Verizon reversed post-paid subscriber losses in the opening nine months of 2022 with gains in the final quarter, but CEO Hans Vestberg (pictured) cautioned future growth may be harder to find as the US operator scales back promotional efforts and device trade-in offers.

The operator recorded a net gain of 217,000 post-paid phone users in Q4.

On an earnings call, Vestberg explained current levels of promotional activity “are not sustainable for the industry in the long run”.

“Although we have participated to some extent in this dynamic expect us to pursue more ways to move away from the aggressive handset subsidies.”
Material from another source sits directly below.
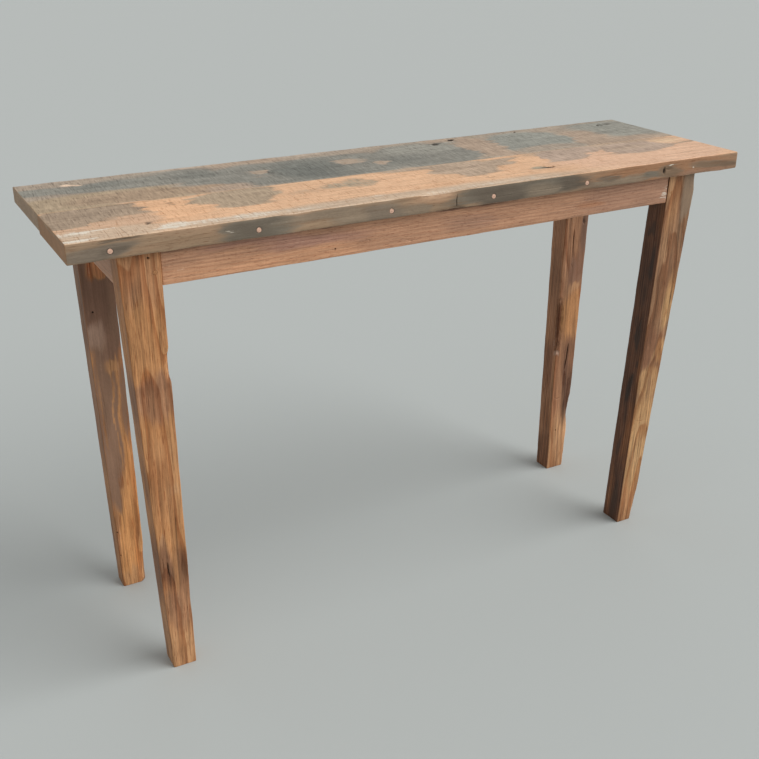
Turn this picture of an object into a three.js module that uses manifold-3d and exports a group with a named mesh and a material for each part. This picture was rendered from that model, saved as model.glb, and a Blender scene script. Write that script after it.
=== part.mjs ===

Verizon’s post-paid growth was fuelled by its commercial division with 176,000 additions. Its consumer unit recorded a loss of 175,000 prepaid users.

Analyst Jeff Kagan noted Verizon made some progress towards addressing long-standing customer growth problems during the quarter, but told Mobile World Live it will likely continue to struggle in the short term.

Total wireless service revenue increased 5.9 per cent year-on-year to $18.8 billion, driven by unlimited plan migrations, tariff increases and the first full quarter contribution from Tracfone.

Wireless service revenue contributed to a 4.2 per cent increase in consumer revenue to $26.8 billion. Full-year revenue of $103.5 billion was up 8.6 per cent.

“Although we have more work to do, I’m encouraged by the improvements and expect to build on the momentum in 2023,” Vestberg said.

C-Band update
Vestberg said Verizon is on track to pass 200 million people with its C-Band deployment in the current quarter and ahead of a goal of 250 million by 2024.

Verizon will get final clearance of all of its C-Band spectrum by the year-end, which Vestberg stated would enable peak download data rates of 2.4Gb/s on 161MHz and 200MHz versus the current 900Mb/s on 60MHz.

“At the same time, we’re also deploying our 5G standalone core”, Vestberg noted, explaining this will enable network slicing and voice-over-5G.

Verizon added 379,000 fixed wireless access customers to finish the year with 1.4 million.

During Q4, net income grew 41 per cent to $6.7 billion on revenue of $35.3 billion, up 3.5 per cent.

Verizon forecast wireless service revenue growth of 2.5 per cent to 4.5 per cent in 2023 and capex of $18.3 billion to $19.3 billion compared with $23.1 billion in 2022.

It faces an additional outlay of $1.8 billion on its final C-Band investment this year.